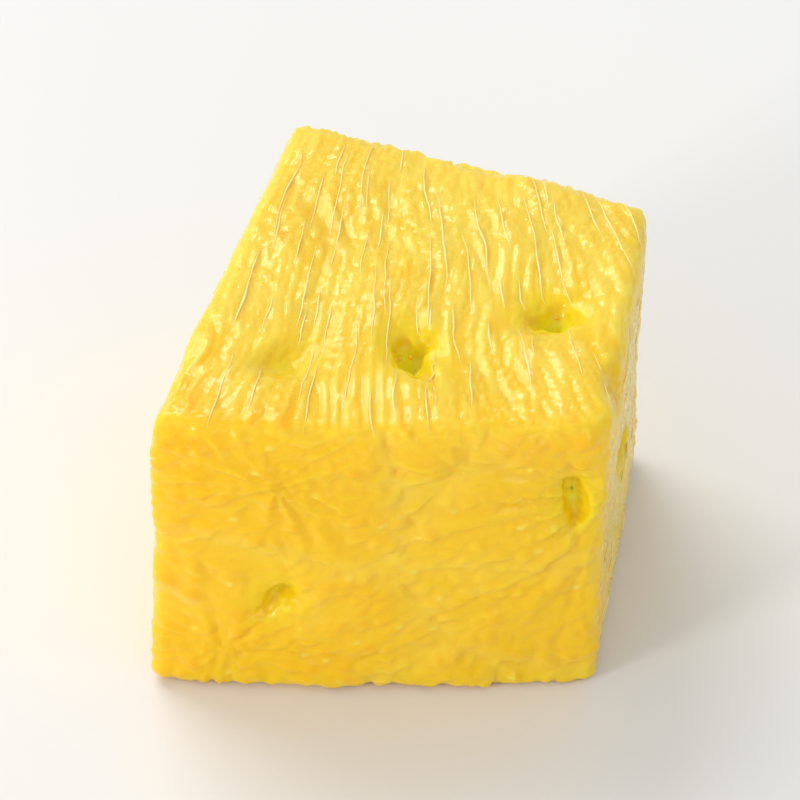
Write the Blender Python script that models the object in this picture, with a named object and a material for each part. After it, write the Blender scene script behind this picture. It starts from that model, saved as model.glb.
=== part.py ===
"""A chunk of fresh pineapple, cut from a peeled ring slice and standing on its lower slice face.

The fruit's axis stands upright behind the chunk (+Y). The front face (-Y) lay just under the rind, the
back face is nearer to the core, and the left face is cut along a radius. The chunk is a block of six
knife cuts, none quite square to the next, with soft edges and the pits that the eyes and the seed
chambers leave where a cut runs through them. Sizes are in millimetres and degrees.
"""

import math
from typing import NamedTuple

import bmesh
import bpy
from mathutils import Matrix, Vector, noise
from mathutils.bvhtree import BVHTree

MM = 0.001

# The top face, as the knife left it.
SLICE_HEIGHT = 16.0
FRONT_WIDTH = 20.0
LEFT_LENGTH = 20.8
RIGHT_LENGTH = 14.4
LEFT_TURN = 17.0
RIGHT_TURN = 8.5

# How far each face leans out from the top edge down to the base, and how the top slopes.
FRONT_LEAN = 2.0
BACK_LEAN = -1.5
LEFT_LEAN = 1.5
RIGHT_LEAN = -1.0
TOP_PITCH = 1.2
TOP_ROLL = -0.8

# Soft edges, the round of the fruit on its front face, and the wander of the blade.
EDGE_ROUND = 0.6
EDGE_SEGMENTS = 3
RIND_BULGE = 0.8
BULGE_REACH = 9.0
BLADE_WANDER = 0.22
WANDER_SPACING = 5.5
FLAT_BASE_RISE = 2.5
GRID_CUTS = 11

# Round a hollow the grid is split this many times, out to this share of the hollow's radius.
DISH_SPLITS = 2
CORE_SPLITS = 3
SPLIT_REACH = 1.1

# A hollow's outline is uneven by this share of its radius. Within PRESS_REACH of its face the flesh
# gives way less and less, so that a hollow on an edge fades out behind it.
OUTLINE_LUMPS = 0.45
LUMP_SPACING = 0.95
PRESS_REACH = 2.6

FLESH_COLOUR = (0.93, 0.62, 0.10, 1.0)
FLESH_ROUGHNESS = 0.35


class Hollow(NamedTuple):
    """An opening's length, width and depth, the way that it points, and its shift that way.

    The wall is the share of the radius that slopes: 1 gives a soft dish, and less a steeper core.
    """

    length: float
    width: float
    depth: float
    wall: float
    turn: float
    shift: float = 0.0


class Pit(NamedTuple):
    """A place in one face, and the hollows that are pressed in there: a soft dish round a deeper core."""

    name: str
    face: str
    across: float
    along: float
    hollows: tuple


class Press(NamedTuple):
    """A hollow's place on the block, with its three directions."""

    hollow: Hollow
    centre: Vector
    lengthwise: Vector
    crosswise: Vector
    normal: Vector


# Across runs along X, or along Y on the side faces. Along runs up the face, or along Y on the slice faces.
PITS = (
    Pit("eye_left", "top", -4.9, -5.2, (Hollow(4.4, 3.2, 0.55, 1, 20),)),
    Pit("eye_middle", "top", 0.5, -4.5, (
        Hollow(5.8, 3.4, 0.55, 1, 97),
        Hollow(3.8, 1.5, 0.9, 0.95, 104, -0.3),
        Hollow(2.4, 1.1, 0.7, 0.9, 38, 0.5),
    )),
    Pit("eye_right", "top", 6.6, -2.3, (
        Hollow(4.4, 3.6, 0.5, 1, 14),
        Hollow(3.2, 1.6, 0.8, 0.95, -12, 0.2),
        Hollow(2.6, 1.3, 0.6, 0.9, 62, 0.3),
    )),
    Pit("seed_slit", "front", 7.6, 11.2, (
        Hollow(6.6, 2.6, 0.3, 1, 94),
        Hollow(5.2, 1.1, 0.9, 0.9, 97, -0.3),
    )),
    Pit("eye_slit", "front", -5.4, 5.8, (
        Hollow(5.2, 3.0, 0.35, 1, 48),
        Hollow(4.0, 1.1, 0.7, 0.95, 56, -0.3),
        Hollow(2.0, 1.0, 0.5, 0.9, -10, 0.4),
    )),
    Pit("edge_nick", "right", -6.2, 15.3, (Hollow(4.2, 3.6, 0.7, 1, 4),)),
    Pit("chamber_slit", "right", -1.8, 6.4, (
        Hollow(5.8, 2.6, 0.3, 1, -8),
        Hollow(4.2, 1.1, 0.8, 0.9, -4, 0.4),
    )),
    Pit("radial_slit", "left", -3.4, 10.2, (
        Hollow(6.2, 2.4, 0.3, 1, 6),
        Hollow(4.6, 1.1, 0.8, 0.9, 9, -0.5),
    )),
    Pit("core_dimple", "back", -0.5, 8.8, (Hollow(3.4, 2.4, 0.45, 1, 40),)),
    Pit("under_left", "base", -5.2, -5.4, (
        Hollow(4.6, 3.2, 0.4, 1, 110),
        Hollow(3.0, 1.2, 0.8, 0.95, 104),
    )),
    Pit("under_right", "base", 4.4, -5.8, (
        Hollow(5.0, 3.4, 0.4, 1, 80),
        Hollow(3.4, 1.3, 0.9, 0.95, 70, -0.3),
        Hollow(2.0, 1.0, 0.5, 0.9, 130, 0.3),
    )),
)

# Each face's outward direction, and the directions that "across" and "along" run in.
FACES = {
    "top": (Vector((0, 0, 1)), Vector((1, 0, 0)), Vector((0, 1, 0))),
    "base": (Vector((0, 0, -1)), Vector((1, 0, 0)), Vector((0, 1, 0))),
    "front": (Vector((0, -1, 0)), Vector((1, 0, 0)), Vector((0, 0, 1))),
    "back": (Vector((0, 1, 0)), Vector((1, 0, 0)), Vector((0, 0, 1))),
    "left": (Vector((-1, 0, 0)), Vector((0, 1, 0)), Vector((0, 0, 1))),
    "right": (Vector((1, 0, 0)), Vector((0, 1, 0)), Vector((0, 0, 1))),
}


def clear_scene():
    for ob in list(bpy.data.objects):
        bpy.data.objects.remove(ob)


def flesh_material():
    material = bpy.data.materials.new("pineapple_flesh")
    material.use_nodes = True
    shader = material.node_tree.nodes["Principled BSDF"]
    shader.inputs["Base Color"].default_value = FLESH_COLOUR
    shader.inputs["Roughness"].default_value = FLESH_ROUGHNESS
    shader.inputs["Metallic"].default_value = 0.0
    return material


def side_step(length, turn):
    """A side of the top face, going back from the front edge and turned to the right."""
    angle = math.radians(turn)
    return Vector((length * math.sin(angle), length * math.cos(angle)))


def top_corners():
    """The four corners of the top face, by the sign of their side and of their depth."""
    front_left = Vector((-FRONT_WIDTH / 2, 0))
    front_right = Vector((FRONT_WIDTH / 2, 0))
    return {
        (-1, -1): front_left,
        (1, -1): front_right,
        (-1, 1): front_left + side_step(LEFT_LENGTH, LEFT_TURN),
        (1, 1): front_right + side_step(RIGHT_LENGTH, RIGHT_TURN),
    }


def base_corner(corner, side, depth):
    """Where a corner of the top face comes down to, by the lean of the two faces that meet there."""
    side_lean = LEFT_LEAN if side < 0 else RIGHT_LEAN
    depth_lean = FRONT_LEAN if depth < 0 else BACK_LEAN
    out_x = side * SLICE_HEIGHT * math.tan(math.radians(side_lean))
    out_y = depth * SLICE_HEIGHT * math.tan(math.radians(depth_lean))
    return corner + Vector((out_x, out_y))


def top_height(corner):
    pitch = corner.y * math.tan(math.radians(TOP_PITCH))
    roll = corner.x * math.tan(math.radians(TOP_ROLL))
    return SLICE_HEIGHT - pitch + roll


def knife_cut_block():
    """Six cut faces with soft edges, each divided into a grid."""
    bm = bmesh.new()
    corners = top_corners()
    for vertex in bmesh.ops.create_cube(bm, size=2)["verts"]:
        side, depth, level = (round(value) for value in vertex.co)
        corner = corners[side, depth]
        if level > 0:
            vertex.co = (corner.x, corner.y, top_height(corner))
        else:
            vertex.co = (*base_corner(corner, side, depth), 0)
    bmesh.ops.bevel(
        bm,
        geom=bm.edges[:],
        offset=EDGE_ROUND,
        segments=EDGE_SEGMENTS,
        profile=0.5,
        affect="EDGES",
    )
    long_edges = [edge for edge in bm.edges if edge.calc_length() > 3 * EDGE_ROUND]
    bmesh.ops.subdivide_edges(bm, edges=long_edges, cuts=GRID_CUTS, use_grid_fill=True)
    return bm


def round_the_rind_side(bm):
    """Bows the front face forward, and eases the bow out over the flesh behind it."""
    front = min(vertex.co.y for vertex in bm.verts)
    for vertex in bm.verts:
        across = vertex.co.x / (FRONT_WIDTH / 2)
        depth = (vertex.co.y - front) / BULGE_REACH
        bow = max(0.0, 1 - across * across) * max(0.0, 1 - depth)
        vertex.co.y -= RIND_BULGE * bow


def wander_the_blade(bm):
    """Makes every cut a little uneven, but for the base, which stays flat."""
    bm.normal_update()
    moves = []
    for vertex in bm.verts:
        rise = min(1.0, vertex.co.z / FLAT_BASE_RISE)
        wander = noise.noise(vertex.co / WANDER_SPACING) * BLADE_WANDER
        moves.append(vertex.normal * wander * rise)
    for vertex, move in zip(bm.verts, moves):
        vertex.co += move


def centre_over_the_base(bm):
    low = [min(vertex.co[axis] for vertex in bm.verts) for axis in range(3)]
    high = [max(vertex.co[axis] for vertex in bm.verts) for axis in range(3)]
    middle = Vector(((low[0] + high[0]) / 2, (low[1] + high[1]) / 2, low[2]))
    bmesh.ops.translate(bm, vec=-middle, verts=bm.verts)


def face_place(surface, pit):
    """Where the pit's centre meets the flesh, looking straight at its face."""
    outward, across, along = FACES[pit.face]
    reach = 3 * SLICE_HEIGHT
    start = across * pit.across + along * pit.along + outward * reach
    point, normal, _, _ = surface.ray_cast(start, -outward)
    return point, normal


def all_presses(bm):
    """Every hollow of every pit, laid on the block."""
    surface = BVHTree.FromBMesh(bm)
    presses = []
    for pit in PITS:
        point, normal = face_place(surface, pit)
        across = FACES[pit.face][1]
        level = (across - normal * across.dot(normal)).normalized()
        for hollow in pit.hollows:
            lengthwise = Matrix.Rotation(math.radians(hollow.turn), 3, normal) @ level
            centre = point + lengthwise * hollow.shift
            presses.append(Press(hollow, centre, lengthwise, normal.cross(lengthwise), normal))
    return presses


def share_of_radius(press, place):
    """How far out a place is in a hollow, from 0 at its centre to 1 at its rim. Beyond reach it is far."""
    step = place - press.centre
    if abs(step.dot(press.normal)) > PRESS_REACH:
        return math.inf
    long_way = step.dot(press.lengthwise) / (press.hollow.length / 2)
    short_way = step.dot(press.crosswise) / (press.hollow.width / 2)
    return math.hypot(long_way, short_way)


def split_round_the_hollows(bm, presses):
    """Makes the grid fine enough for each hollow's shape, and leaves it coarse elsewhere."""
    for split in range(CORE_SPLITS):
        near = set()
        for press in presses:
            splits = DISH_SPLITS if press.hollow.wall == 1 else CORE_SPLITS
            if split >= splits:
                continue
            for edge in bm.edges:
                middle = (edge.verts[0].co + edge.verts[1].co) / 2
                ends = [vertex.co for vertex in edge.verts] + [middle]
                if min(share_of_radius(press, place) for place in ends) < SPLIT_REACH:
                    near.add(edge)
        ordered = [edge for edge in bm.edges if edge in near]
        bmesh.ops.subdivide_edges(bm, edges=ordered, cuts=1, use_grid_fill=True)


def soft_step(share):
    share = min(1.0, max(0.0, share))
    return share * share * (3 - 2 * share)


def press_in_the_hollows(bm, presses):
    """Moves the flesh straight in under each hollow, so the skin stays whole and never folds."""
    moves = []
    for vertex in bm.verts:
        move = Vector()
        lump = OUTLINE_LUMPS * noise.noise(vertex.co / LUMP_SPACING)
        for press in presses:
            share = share_of_radius(press, vertex.co) * (1 + lump)
            if share < 1:
                under = abs((vertex.co - press.centre).dot(press.normal)) / PRESS_REACH
                sunk = press.hollow.depth * soft_step((1 - share) / press.hollow.wall)
                move -= press.normal * sunk * (1 - soft_step(under))
        moves.append(move)
    for vertex, move in zip(bm.verts, moves):
        vertex.co += move


def object_from(bm, name):
    """Turns the shape, in millimetres, into an object in metres."""
    bmesh.ops.triangulate(bm, faces=[face for face in bm.faces if len(face.verts) > 4])
    bmesh.ops.scale(bm, vec=(MM, MM, MM), verts=bm.verts)
    bmesh.ops.recalc_face_normals(bm, faces=bm.faces)
    mesh = bpy.data.meshes.new(name)
    bm.to_mesh(mesh)
    bm.free()
    ob = bpy.data.objects.new(name, mesh)
    bpy.context.collection.objects.link(ob)
    return ob


def build_chunk():
    bm = knife_cut_block()
    round_the_rind_side(bm)
    wander_the_blade(bm)
    centre_over_the_base(bm)
    presses = all_presses(bm)
    split_round_the_hollows(bm, presses)
    press_in_the_hollows(bm, presses)
    chunk = object_from(bm, "pineapple_chunk")
    chunk.data.materials.append(flesh_material())
    chunk.data.shade_smooth()
    return chunk


clear_scene()
build_chunk()
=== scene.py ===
# %% [markdown]
# # A chunk of fresh pineapple
#
# This lesson builds the looks of one bite-sized chunk of pineapple around a packed, solid model of it.
# The solid already has the right size, the knife cuts and the pits. What it lacks is everything that
# makes fruit look like fruit: fibres, juice cells, seams between the fruitlets, and moist flesh that
# light travels through.
#
# The first cell loads the solid as a fixed frame. Where the pieces go is worked out from its box.

import math

import bmesh
import bpy
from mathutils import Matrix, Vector


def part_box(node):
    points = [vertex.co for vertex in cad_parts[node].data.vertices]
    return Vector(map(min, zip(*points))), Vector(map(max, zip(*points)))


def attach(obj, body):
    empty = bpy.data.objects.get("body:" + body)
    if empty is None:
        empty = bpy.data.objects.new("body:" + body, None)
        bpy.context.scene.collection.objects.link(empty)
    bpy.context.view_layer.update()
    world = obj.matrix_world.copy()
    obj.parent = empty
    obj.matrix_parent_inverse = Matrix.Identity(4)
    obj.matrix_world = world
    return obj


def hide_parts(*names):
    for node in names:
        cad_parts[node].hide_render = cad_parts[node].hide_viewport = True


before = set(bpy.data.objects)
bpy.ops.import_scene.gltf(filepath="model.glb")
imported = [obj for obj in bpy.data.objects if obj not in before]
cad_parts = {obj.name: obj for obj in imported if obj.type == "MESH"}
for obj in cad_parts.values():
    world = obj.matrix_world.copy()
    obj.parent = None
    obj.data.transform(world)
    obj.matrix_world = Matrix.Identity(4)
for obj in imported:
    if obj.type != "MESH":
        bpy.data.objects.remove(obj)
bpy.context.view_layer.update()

MM = 0.001
low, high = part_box("pineapple_chunk")
middle = (low + high) / 2
chunk_size = (high - low) / MM
print(f"chunk: {chunk_size.x:.1f} x {chunk_size.y:.1f} x {chunk_size.z:.1f} mm")

# %% [markdown]
# ## Camera
#
# The camera looks down at 45 degrees with a long lens, so that the block keeps its true proportions.
# A short lens from nearby would swell the corner that is nearest to it.

# %% Camera
CAMERA_ELEVATION = math.radians(45)
CAMERA_DISTANCE = 0.30
CAMERA_LENS = 300

scene = bpy.context.scene
scene.view_settings.view_transform = "Standard"


def aim(ob, target):
    """Turns a camera or a lamp so that it looks at a point."""
    ob.rotation_euler = (Vector(target) - ob.location).to_track_quat("-Z", "Y").to_euler()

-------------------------

Exactly as they appear, please write out the lines from the opening of the listing above down to the line containing "from typing import NamedTuple", with both end lines included.

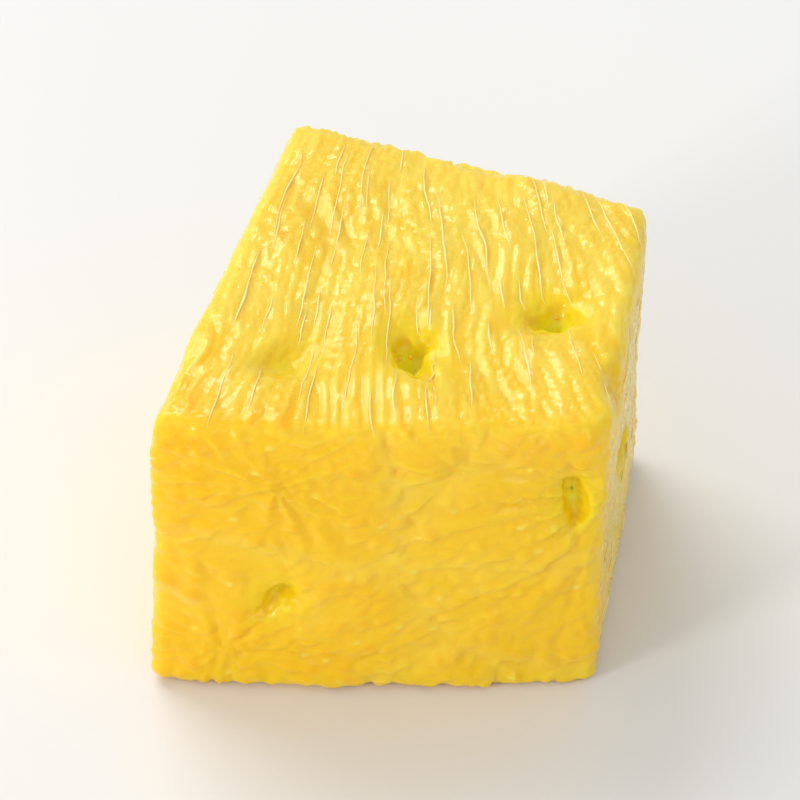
Write the Blender Python script that models the object in this picture, with a named object and a material for each part. After it, write the Blender scene script behind this picture. It starts from that model, saved as model.glb.
=== part.py ===
"""A chunk of fresh pineapple, cut from a peeled ring slice and standing on its lower slice face.

The fruit's axis stands upright behind the chunk (+Y). The front face (-Y) lay just under the rind, the
back face is nearer to the core, and the left face is cut along a radius. The chunk is a block of six
knife cuts, none quite square to the next, with soft edges and the pits that the eyes and the seed
chambers leave where a cut runs through them. Sizes are in millimetres and degrees.
"""

import math
from typing import NamedTuple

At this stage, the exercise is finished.